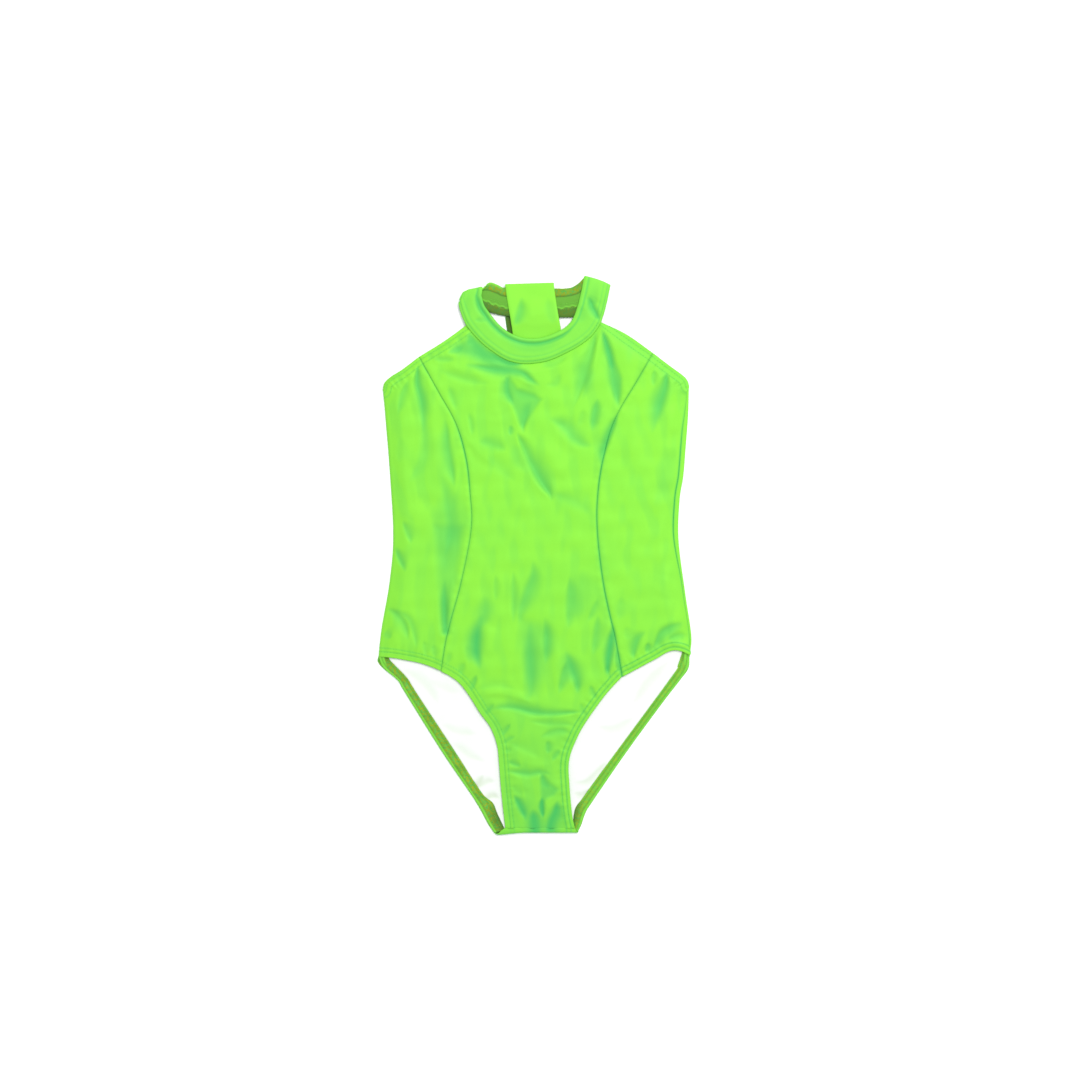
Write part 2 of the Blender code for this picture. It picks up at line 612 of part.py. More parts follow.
def back_strap():
    """The doubled strap: up the outside, over the neckband, and down the inside."""
    x, y, radius = STRAP_FOLD["x"], STRAP_FOLD["y"], STRAP_FOLD_RADIUS
    turns = np.linspace(-math.pi / 2, math.pi / 2, FOLD_STEPS + 1)
    path = [(row["x"], row["y"], row["z"]) for row in STRAP_OUTSIDE]
    path += [(x, y + radius * math.cos(t), radius + radius * math.sin(t)) for t in turns]
    path += [(row["x"], row["y"], row["z"]) for row in STRAP_INSIDE]
    sides = np.linspace(-STRAP_HALF_WIDTH, STRAP_HALF_WIDTH, STRAP_COLUMNS)
    return np.array([[(x + side, y, z) for side in sides] for x, y, z in path])


def main():
    for old in list(bpy.data.objects):
        bpy.data.objects.remove(old)
    collection = bpy.data.collections.new("Leotard")
    bpy.context.scene.collection.children.link(collection)

    shiny = material("Lime stretch cloth", (0.28, 0.93, 0.08), 0.42, 0.3)
    inside = material("Inside of the stretch cloth", (0.20, 0.50, 0.04), 0.7, 0.2)
    white = material("White lining", (0.93, 0.95, 0.92), 0.8, 0.1)

    cloth("front_centre", front_centre(), WALL, shiny, collection)
    cloth("front_side_left", front_side_left(), WALL, shiny, collection)
    cloth("front_side_right", front_side_right(), WALL, shiny, collection)
    cloth("back_panel", back_panel(), WALL, shiny, collection, faces_down=True)
    cloth("back_lining", lining(), LINING_WALL, white, collection)
    left = (smooth_line(line, HEM_ROWS)[::-1] for line in (HEM_LEFT_OUTER, HEM_LEFT_INNER))
    right = (smooth_line(line, HEM_ROWS)[::-1] for line in (HEM_RIGHT_INNER, HEM_RIGHT_OUTER))
    cloth("back_leg_hem_left", strip(*left, HEM_COLUMNS, HEM_TOP), WALL, inside, collection)
    cloth("back_leg_hem_right", strip(*right, HEM_COLUMNS, HEM_TOP), WALL, inside, collection)
    cloth("neckband_front", neckband_front(), NECKBAND_WALL, shiny, collection)
    cloth("neckband_back", neckband_back(), NECKBAND_WALL, inside, collection, faces_down=True)
    cloth("back_strap", back_strap(), WALL, shiny, collection, faces_down=True)


main()
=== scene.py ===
"""A child's high-necked leotard laid flat on its back, dressed over its packed cloth solids.

Every table and size is in millimetres, in the part's frame: the origin is on the flat underside
of the back, +X is to the right seen from above, +Y runs to the neck and +Z is up from the
surface that the garment lies on. MM turns them into metres when a mesh is made.
"""

import logging
import math
from collections.abc import Sequence
from dataclasses import dataclass, field
from enum import Enum

import bpy
import numpy as np
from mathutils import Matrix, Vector
from mathutils.bvhtree import BVHTree


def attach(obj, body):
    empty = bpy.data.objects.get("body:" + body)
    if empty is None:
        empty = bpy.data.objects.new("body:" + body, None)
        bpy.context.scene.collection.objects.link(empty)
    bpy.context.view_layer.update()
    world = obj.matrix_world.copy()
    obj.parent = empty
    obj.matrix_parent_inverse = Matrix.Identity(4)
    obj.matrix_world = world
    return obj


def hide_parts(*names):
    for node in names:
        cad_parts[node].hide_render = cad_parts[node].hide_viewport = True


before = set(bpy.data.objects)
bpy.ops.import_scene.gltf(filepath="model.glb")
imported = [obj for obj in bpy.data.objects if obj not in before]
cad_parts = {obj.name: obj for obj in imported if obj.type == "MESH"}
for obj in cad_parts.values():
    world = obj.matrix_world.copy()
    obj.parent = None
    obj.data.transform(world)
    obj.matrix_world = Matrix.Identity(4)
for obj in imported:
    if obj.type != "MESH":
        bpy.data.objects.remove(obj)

log = logging.getLogger("leotard")

MM = 0.001
BODY = "root"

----

Quote each line of the listing above exactly.

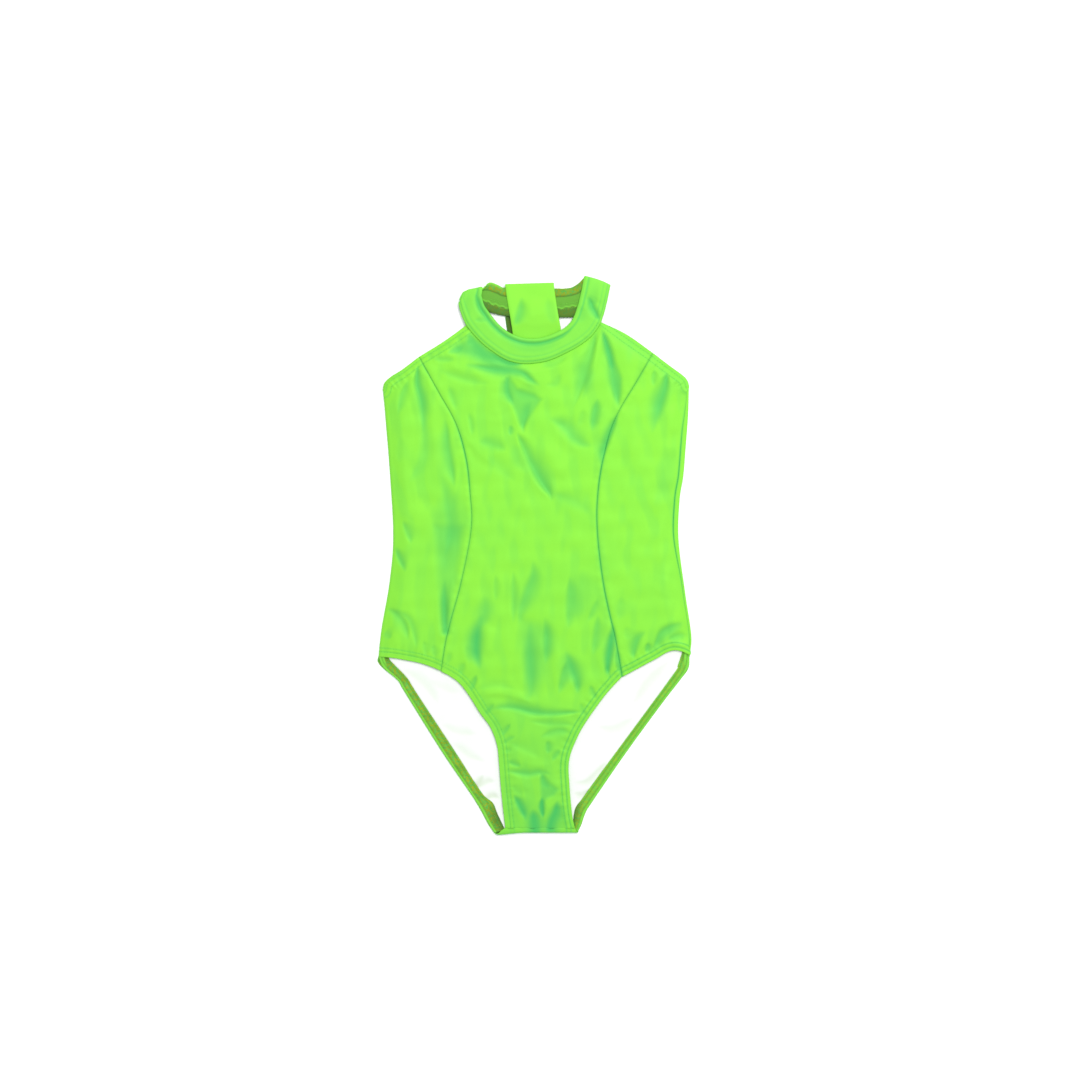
Write part 2 of the Blender code for this picture. It picks up at line 612 of part.py. More parts follow.
def back_strap():
    """The doubled strap: up the outside, over the neckband, and down the inside."""
    x, y, radius = STRAP_FOLD["x"], STRAP_FOLD["y"], STRAP_FOLD_RADIUS
    turns = np.linspace(-math.pi / 2, math.pi / 2, FOLD_STEPS + 1)
    path = [(row["x"], row["y"], row["z"]) for row in STRAP_OUTSIDE]
    path += [(x, y + radius * math.cos(t), radius + radius * math.sin(t)) for t in turns]
    path += [(row["x"], row["y"], row["z"]) for row in STRAP_INSIDE]
    sides = np.linspace(-STRAP_HALF_WIDTH, STRAP_HALF_WIDTH, STRAP_COLUMNS)
    return np.array([[(x + side, y, z) for side in sides] for x, y, z in path])


def main():
    for old in list(bpy.data.objects):
        bpy.data.objects.remove(old)
    collection = bpy.data.collections.new("Leotard")
    bpy.context.scene.collection.children.link(collection)

    shiny = material("Lime stretch cloth", (0.28, 0.93, 0.08), 0.42, 0.3)
    inside = material("Inside of the stretch cloth", (0.20, 0.50, 0.04), 0.7, 0.2)
    white = material("White lining", (0.93, 0.95, 0.92), 0.8, 0.1)

    cloth("front_centre", front_centre(), WALL, shiny, collection)
    cloth("front_side_left", front_side_left(), WALL, shiny, collection)
    cloth("front_side_right", front_side_right(), WALL, shiny, collection)
    cloth("back_panel", back_panel(), WALL, shiny, collection, faces_down=True)
    cloth("back_lining", lining(), LINING_WALL, white, collection)
    left = (smooth_line(line, HEM_ROWS)[::-1] for line in (HEM_LEFT_OUTER, HEM_LEFT_INNER))
    right = (smooth_line(line, HEM_ROWS)[::-1] for line in (HEM_RIGHT_INNER, HEM_RIGHT_OUTER))
    cloth("back_leg_hem_left", strip(*left, HEM_COLUMNS, HEM_TOP), WALL, inside, collection)
    cloth("back_leg_hem_right", strip(*right, HEM_COLUMNS, HEM_TOP), WALL, inside, collection)
    cloth("neckband_front", neckband_front(), NECKBAND_WALL, shiny, collection)
    cloth("neckband_back", neckband_back(), NECKBAND_WALL, inside, collection, faces_down=True)
    cloth("back_strap", back_strap(), WALL, shiny, collection, faces_down=True)


main()
=== scene.py ===
"""A child's high-necked leotard laid flat on its back, dressed over its packed cloth solids.

Every table and size is in millimetres, in the part's frame: the origin is on the flat underside
of the back, +X is to the right seen from above, +Y runs to the neck and +Z is up from the
surface that the garment lies on. MM turns them into metres when a mesh is made.
"""

import logging
import math
from collections.abc import Sequence
from dataclasses import dataclass, field
from enum import Enum

import bpy
import numpy as np
from mathutils import Matrix, Vector
from mathutils.bvhtree import BVHTree


def attach(obj, body):
    empty = bpy.data.objects.get("body:" + body)
    if empty is None:
        empty = bpy.data.objects.new("body:" + body, None)
        bpy.context.scene.collection.objects.link(empty)
    bpy.context.view_layer.update()
    world = obj.matrix_world.copy()
    obj.parent = empty
    obj.matrix_parent_inverse = Matrix.Identity(4)
    obj.matrix_world = world
    return obj


def hide_parts(*names):
    for node in names:
        cad_parts[node].hide_render = cad_parts[node].hide_viewport = True


before = set(bpy.data.objects)
bpy.ops.import_scene.gltf(filepath="model.glb")
imported = [obj for obj in bpy.data.objects if obj not in before]
cad_parts = {obj.name: obj for obj in imported if obj.type == "MESH"}
for obj in cad_parts.values():
    world = obj.matrix_world.copy()
    obj.parent = None
    obj.data.transform(world)
    obj.matrix_world = Matrix.Identity(4)
for obj in imported:
    if obj.type != "MESH":
        bpy.data.objects.remove(obj)

log = logging.getLogger("leotard")

MM = 0.001
BODY = "root"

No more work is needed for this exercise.